Reviewed by Michelle Robertson for Readers' Favorite

Most people know about the events and historically documented occurrences of African Americans in the United States as they went from slaves to being free citizens. That, however, is far from all that transpired. The black people of the United States, during the birth of the country and up through the time line, had not had a simple and easy time gaining their "true" freedoms and rights as human beings. Come read about the emotional, trying, disturbing, and heartbreaking times African Americans experienced in gaining their freedom and respect as human beings, and the incredible courage, perseverance, and grit they had when racial issues arose not only among average citizens, but also within the government and media of the United States.

The Capacity To Believe: Race, Media and Politics In The American South by Marcus W. Williams is an incredible time line of historical events, accounts, and experiences pertaining to racial issues in African American culture. Readers can expect much factual information relating to the life of African Americans, from the time of slavery up through present day.
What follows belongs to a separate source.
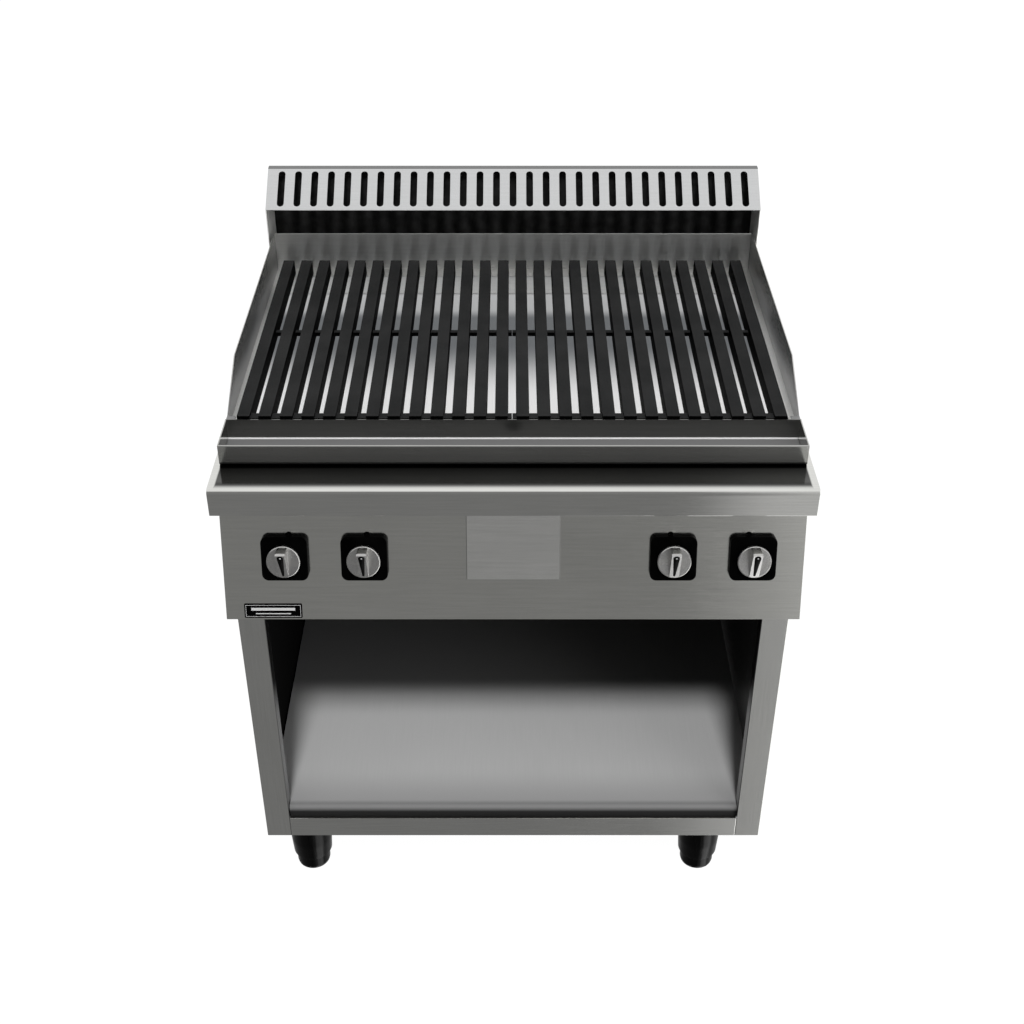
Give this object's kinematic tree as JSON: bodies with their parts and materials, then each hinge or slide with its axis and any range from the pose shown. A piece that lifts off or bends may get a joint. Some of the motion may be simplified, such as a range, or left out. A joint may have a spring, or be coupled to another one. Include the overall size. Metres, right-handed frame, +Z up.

Author Marcus W. Williams touches your mind, heart, and soul with the way he presents the information to readers. The text is laid out and written in a very personable and descriptive way, and a reader will feel raw emotion as they read through the historical time line of events of American and black people, especially in the southern states. The Capacity to Believe is not for the faint hearted, although everyone should read this book to gain knowledge of what their fellow African American citizens of the past, or ancestors, had to overcome and mentally work through just to be perceived as "normal" members of society.